The obvious alternative is to
update national poverty lines in such a way as to track the norms and living
standards of the society. But how often, and by what method? Should the line be
updated irregularly in an ad hoc way, subject to political pressures and the
competing influences of different interest groups? Or should it be updated in a
regular and systematic way in order to preserve its relationship with
contemporary living standards? In which case, setting the poverty line at a
percentage of each nation’s median income and updating it every year might,
after all, be a strong contender.
This is why the Innocenti Report
Card series, in common with both the European Union and the OECD, continues to
use a child poverty line based on a percentage of median household income.

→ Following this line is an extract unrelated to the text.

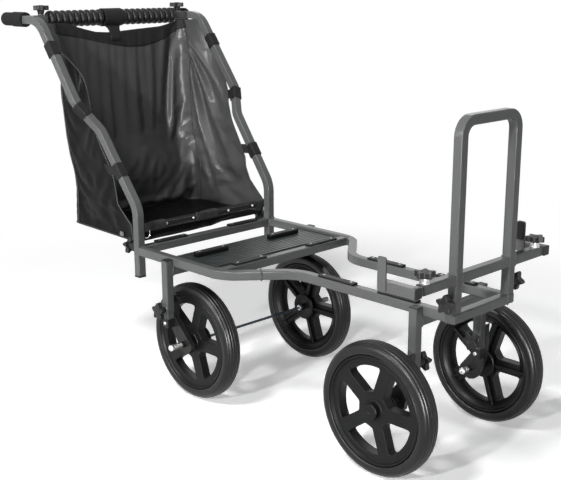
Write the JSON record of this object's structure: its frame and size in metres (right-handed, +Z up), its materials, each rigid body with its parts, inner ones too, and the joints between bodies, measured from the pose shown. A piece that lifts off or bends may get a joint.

Why, then, is it necessary to
complicate the picture by adding a second measure? Why introduce the Child
Deprivation Index?" (Adamson, P., 2012)
References:
Adamson, P. (2012). Measuring Child Povery: New league tables of child poverty in
the world’s rich countries ( No. Report Card 10). UNICEF-Innocenti Research
Centre. Retrieved from http://www.unicef-irc.org/publications/660
Phew, you have made quite a compelling study of this. Kudos to you Dot, you are always so thorough! I also have a hard time with the idea that poverty is a fixed number. We know that the cost of living in a particular city or even in a particular neighborhood within that city swings wildly. If I moved outside of California I could have a pretty large home for what I paid for a small home in San Francisco, and by small, I am talking about 1K square feet. I think the guidelines would have to be pretty specifically focused to be meaningful.